Humans must protect candidate trust

Automation can improve speed, but candidates still expect transparency, fairness, and respect. Trust drops quickly when decisions feel opaque or “algorithmic” without explanation.

In practice, this is solved through clear communication: what is being evaluated, how long it takes, how results are used, and what candidates can expect next.

Humans must own governance and accountability

Accountability cannot be automated. Tool selection, configuration, monitoring, documentation, and dispute handling require a clear owner. Trustworthy AI depends on governance, measurement, and ongoing oversight—not blind deployment.

A practical AI-plus-human screening model that works

The most effective teams treat AI as part of a workflow, not a shortcut. They begin with a scorecard-first approach that defines core competencies and scoring anchors, then use early assessments to establish job-relevant evidence instead of relying on resume-first filtering.

AI is used in assist mode to organize, prioritize, summarize, and flag gaps. Final decisions remain grounded in evidence and structured evaluation, not in opaque scores. Guardrails are built through regular audits, pass-through analysis, and periodic recalibration by role family.

Downstream, interviewers are trained to use structured questions and rubrics so the process stays consistent after the assessment stage. When these pieces work together, teams increase throughput without increasing risk.

Metrics that show whether it is working

Teams that succeed with AI-enabled screening move beyond time-to-hire as their only metric. They track time-to-shortlist because it exposes screening throughput. They watch interview-to-offer ratios because it shows whether early-stage signal is strong. They monitor assessment pass-through by role and source to detect misalignment and drift.

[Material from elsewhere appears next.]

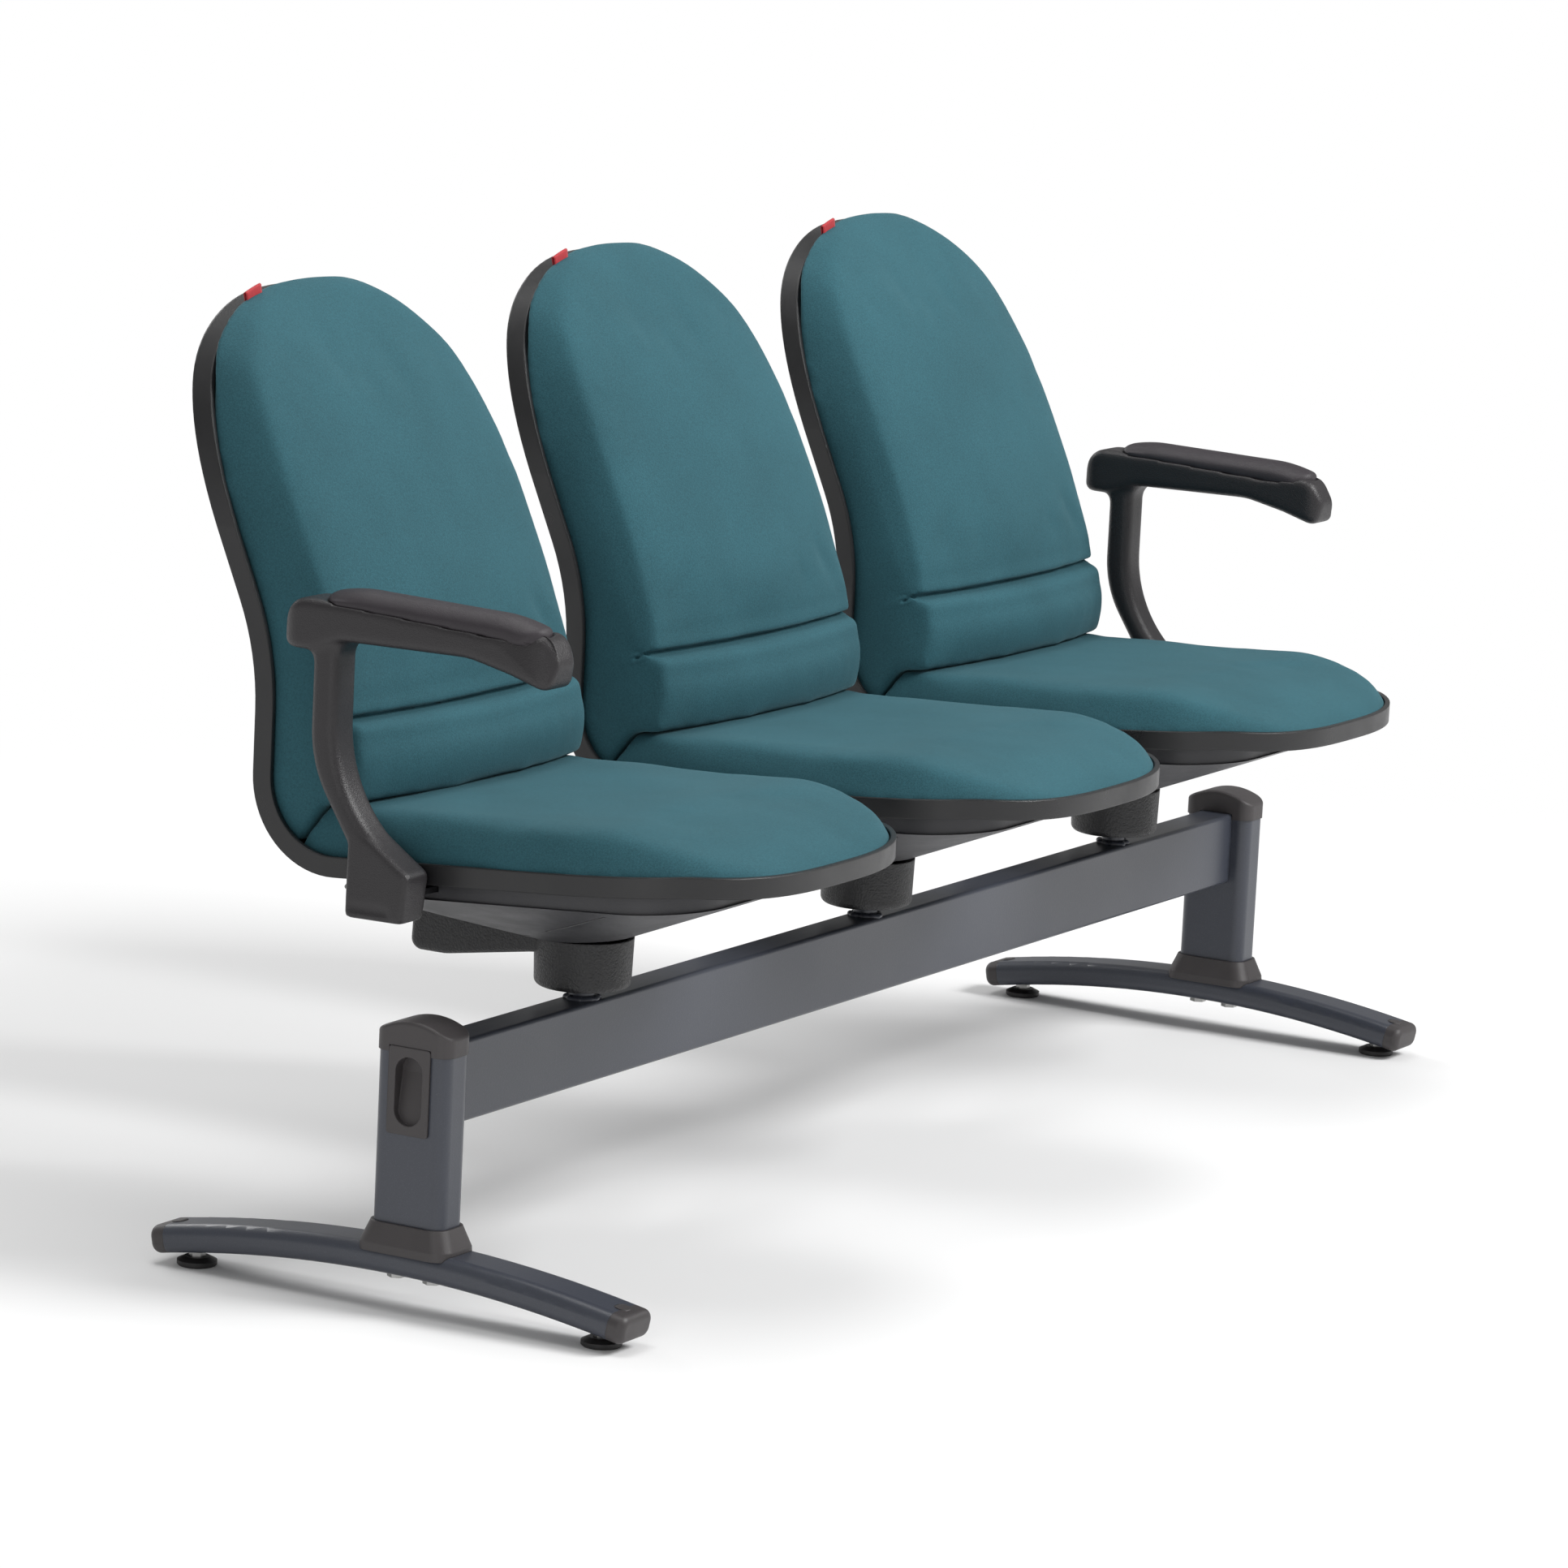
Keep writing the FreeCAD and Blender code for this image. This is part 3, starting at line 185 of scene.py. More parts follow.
def grained_material(name, colour, roughness, cell, depth, bevel):
    """Plastic with a raised pebble grain, as on grips and housings."""
    s = Shader(name, colour, roughness, bevel=bevel)
    pebble = s.cells(cell, "SMOOTH_F1")
    fine = s.noise(cell * 1.7, 2, 0.6)
    height = s.mix(0.35, pebble, fine)
    cloud = s.noise(11, 3, 0.6)
    tone = s.mix(cloud, (*shade(colour, 0.80), 1), (*shade(colour, 1.20), 1))
    gloss = s.ramp(pebble, (0.0, (max(roughness - 0.14, 0.05),)),
                   (0.6, (min(roughness + 0.08, 1),)))
    s.bump(height, 0.8, depth)
    return s.finish(tone, gloss)


def paint_material():
    """Slate powder coat: faint orange peel and sparse light specks."""
    base = (0.040, 0.045, 0.060)
    s = Shader("slate_paint", base, 0.36, bevel=0.0016)
    peel = s.noise(520, 2, 0.5)
    cloud = s.noise(5, 4, 0.6)
    speck = s.ramp(s.noise(1700, 1, 0.4), (0.60, (0.0,)), (0.78, (1.0,)))
    tone = s.mix(cloud, (*shade(base, 0.88), 1), (*shade(base, 1.12), 1))
    tone = s.mix(s.math("MULTIPLY", speck, 0.25), tone, (0.16, 0.17, 0.20, 1))
    gloss = s.ramp(cloud, (0.3, (0.32,)), (0.7, (0.42,)))
    s.bump(peel, 0.25, 0.0004)
    return s.finish(tone, gloss, Coat_Weight=0.15, Coat_Roughness=0.25)


def metal_material(name, colour, roughness):
    s = Shader(name, colour, roughness, 1.0, bevel=0.0006)
    brushed = s.noise(1.0, 3, 0.6, s.stretched((400, 400, 1800)))
    tone = s.mix(s.noise(60, 4), (*shade(colour, 0.7), 1), (*shade(colour, 1.15), 1))
    gloss = s.ramp(brushed, (0.3, (roughness - 0.08,)), (0.7, (roughness + 0.12,)))
    s.bump(brushed, 0.2, 0.0002)
    return s.finish(tone, gloss)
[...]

They also track early quality indicators such as 90-day retention and hiring manager satisfaction, alongside candidate experience signals like drop-off rates and response times. Together, these metrics show whether AI is improving decisions or simply speeding up a flawed process.

The future is AI plus evidence, not AI versus humans

AI is changing screening by making high-volume hiring operationally possible. It helps sort, schedule, summarize, and accelerate early evaluation. The organizations that benefit most are the ones that pair AI with structured, assessment-led screening, clear rubrics, and human accountability.

Used correctly, AI becomes an acceleration layer on top of a disciplined process. Used poorly, it simply scales inconsistency and risk. In 2026, the winning approach is not choosing between humans and AI—it is combining AI with evidence to make better decisions at scale.